Sementara variabel independen yang digunakan adalah jam kerja ayah dan ibu tahun 2007 dan tahun 2014. Data diperoleh dari IFLS gelombang 4 tahun 2007 dan IFLS gelombang 5 tahun 2014.
Hasilnya, jam kerja orang tua memang berdampak negatif terhadap perkembangan kognitif anak. Ketika jam kerja ayah yang mengalami peningkatan 1 jam pada tahun 2007 (usia prasekolah) memiliki dampak signifikan secara statistik terhadap skor kognitif anak pada 2014 (usia sekolah). Hal ini disebabkan kurangnya waktu interaksi antara ayah dan anak dan stres yang dibawa ayah dari tempat kerja ke rumah.
Hal serupa terjadi kepada ibu.

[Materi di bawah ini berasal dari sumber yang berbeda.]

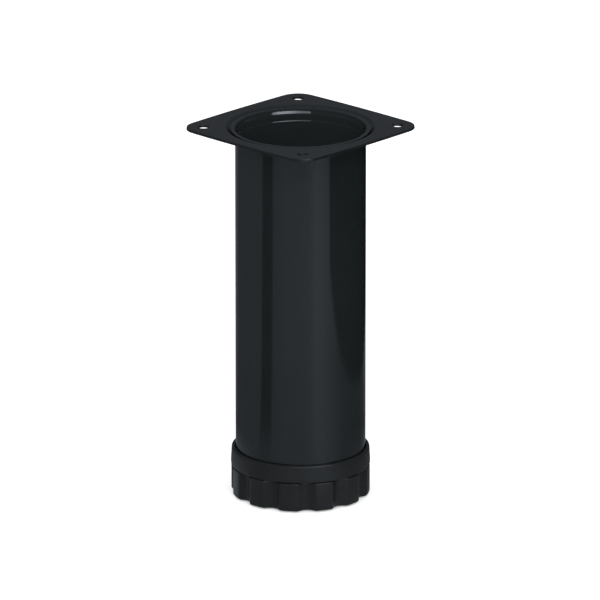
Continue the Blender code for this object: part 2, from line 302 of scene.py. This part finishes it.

Ketika jam kerja ibu pada tahun 2007 (usia prasekolah) meningkat 1 jam, maka kognitif anak pada tahun 2014 (usia sekolah) akan mengalami penurunan. Artinya, jam kerja ibu juga memiliki cumulative effect terhadap skor kognitif anak pada tahun 2014.
Dampak negatif itu kemungkinan muncul karena kurangnya waktu interaksi yang berkualitas antara ibu dan anak sehingga perkembangan anak tidak maksimal.
Namun, jam kerja ayah pada tahun 2014 tidak berdampak signifikan terhadap perkembangan kognitif anak. Di sisi lain, jam kerja ibu pada tahun 2014 berdampak negatif secara signifikan terhadap skor kognitif anak pada tahun yang sama.
Karenanya, penelitian ini mengindikasikan pentingnya waktu orang tua, terutama ibu, dalam perkembangan kognitif anak. Namun, mengingat dilema yang dialami orang tua, maka pemerintah harus ikut turun tangan meningkatkan kualitas anak dengan tetap meningkatkan partisipasi wanita bekerja, misalnya dengan mengatur jam kerja untuk ayah dan ibu yang lebih fleksibel sehingga orang tua bisa mengusahakan kualitas anak dan pendapatan yang lebih baik secara bersamaan.